The passage's language is somewhat difficult, but it appears to speak of eating or dipping2 some food before the main meal.  The Mishna mentions chazeret (lettuce) explicitly, but the truncated phrase "and they brought before him" allows for the possibility that other foods or vegetables were brought as well.  No reason is given for the custom, and at first glance it would seem to have nothing to do with Pesach and the story of the Exodus.  Why, then, has the custom been incorporated into the Seder?

First Course

In the Mishnaic period it was a common practice in Israel that festive meals began with a  series of appetizers. This is attested to in several Tannaitic passages,3 which mention assorted appetizers as being part of "סדר הסעודה". Thus, for example, Tosefta Berakhot 4:8, mentions a series of three "פרפריות" that would be served to guests. As the source speaks of washing hands, it further seems that these were normally dipped in some sort of liquid (as only then would ritual hand-washing be required).
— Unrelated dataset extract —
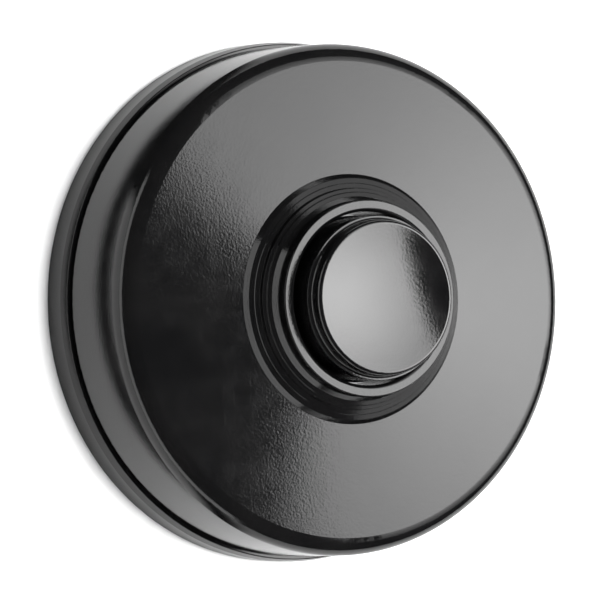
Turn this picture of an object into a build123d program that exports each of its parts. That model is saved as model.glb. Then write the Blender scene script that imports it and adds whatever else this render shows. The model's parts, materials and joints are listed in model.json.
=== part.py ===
from build123d import *
import math
import os

# Round surface-mounted push button in moulded plastic, as an assembly of separate pieces.
# Millimetres. The origin is the centre of the back face that goes against the wall,
# +Z is up, and the button faces -Y. A "height" below is the distance out from the wall.

# Rear base
BASE_RADIUS = 32.5
BASE_FLOOR = 3.5
BASE_LEDGE = 4.75
BASE_SHOULDER = (32.2, 3.5)
NECK_RADIUS = 29.0
NECK_INNER = 27.0
NECK_TOP = 9.5
CABLE_HOLE_RADIUS = 6.5
SLOT_SPACING = 42.0
SLOT_LENGTH = 8.0
SLOT_WIDTH = 4.5

# Front cover
GASKET_THICKNESS = 0.3
COVER_REAR = BASE_LEDGE + GASKET_THICKNESS
COVER_RADIUS = 31.5
COVER_DRAFT = 0.3
COVER_INNER = 29.4
COVER_WALL = 2.4
COVER_CORNER = 2.4
FACE_SLOPE = 4.0
HUB_FOOT_RADIUS = 15.35
HUB_FOOT_HEIGHT = 18.4
HUB_STEP_1 = (14.18, 19.31)
HUB_STEP_2 = (13.55, 20.1)
HUB_STEP_3 = (13.05, 20.4)
HUB_CHAMFER_RUN = 0.5
HUB_CHAMFER_RISE = 0.65
HUB_TREAD_SLOPE = 15.0
HUB_RISER_DRAFT = 0.06
LIP_RADIUS = 12.04
LIP_HEIGHT = 22.82
LIP_ROUNDING = 0.5
BORE_RADIUS = 10.62
SHOULDER_HEIGHT = 19.0
BOSS_INNER = 12.0
BOSS_RADIUS = 14.6
BOSS_REAR = 13.0

# Button, plunger and spring
BUTTON_TRAVEL = 2.0
SKIRT_RADIUS = 10.03
SKIRT_HEIGHT = 24.85
CAP_RADIUS = 9.5
RIM_HEIGHT = 26.75
RIM_ROUNDING = 0.45
DISH_DEPTH = 0.7
FLANGE_RADIUS = 11.9
FLANGE_THICKNESS = 1.7
FLANGE_GAP = 0.1
BUTTON_INNER = 8.6
BUTTON_CEILING = 22.3
PLUNGER_RADIUS = 2.0
PLUNGER_TOP = 23.6
PLUNGER_TIP = 9.9
PLUNGER_BOSS = 3.4
SPRING_RADIUS = 5.9
SPRING_WIRE = 0.4
SPRING_TURNS = 4
SEAT_THICKNESS = 0.5

# Guide plate across the back of the boss
PLATE_THICKNESS = 1.2
PLATE_DISC = 10.0
PLATE_ARM_WIDTH = 8.0
PILLAR_OFFSET = 17.5
PILLAR_RADIUS = 3.2
GUIDE_SCREW_RADIUS = 1.25
GUIDE_CLEARANCE = 0.06

# Contacts and terminals
BLOCK_INSIDE = 14.5
BLOCK_OUTSIDE = 22.5
BLOCK_HALF_WIDTH = 12.5
BLOCK_TOP = 9.3
BLOCK_CENTRE = (BLOCK_INSIDE + BLOCK_OUTSIDE) / 2
TERMINAL_OFFSET = 8.8
WIRE_HOLE_RADIUS = 1.5
WIRE_HOLE_HEIGHT = 6.2
SCREW_RADIUS = 1.5
LEAF_THICKNESS = 0.4
LEAF_WIDTH = 6.0
LEAF_FOOT_WIDTH = 7.0
LEAF_HINGE = -14.0
LEAF_END = 12.0
LEAF_GAP = 0.15
LEAF_TOP = BLOCK_TOP + LEAF_THICKNESS
TIP_X = 9.5
TIP_RADIUS = 1.6
TIP_HEIGHT = 0.6
FIXED_STRIP = 0.8
FIXED_STRIP_WIDTH = 8.0
FIXED_TIP_TOP = 5.0
CLAMP_THICKNESS = 0.8
INSERT_RADIUS = 2.4
INSERT_BOTTOM = 0.6


def facing(height):
    """Plane parallel to the wall at a height, seen from the front: local x is X, local y is Z."""
    return Plane(origin=(0, -height, 0), x_dir=(1, 0, 0), z_dir=(0, -1, 0))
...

Such festive meals likely served as the model for the Seder,4 and thus, in its earliest stages, the "vegetable dipping" of Karpas likely had no religious significance.  It was simply the natural opening of the meal, meant to whet the appetite for later courses.5  Lettuce is probably mentioned explicitly, because it was the most common appetizer.6

Sign for the Children

In Amoraic literature, a different explanation of the custom appears.  Bavli Pesachim 114a and 116a imply that the first dipping/eating was instituted only so that the children will ask: "כי היכי דליהוי היכירא לתינוקות".‎7  This new understanding stems from the different forms that meals took in Babylonia and Israel. The dipping of an appetizer was not common practice outside of Israel, so the Bavli did not see being "מְטַבֵּל בַּחֲזֶרֶת" as a normal part of the meal, and needed to explain its presence in the Seder. Thus, the gemara posits that the custom, like other unusual acts done at the seder,  was instituted only to provoke questioning.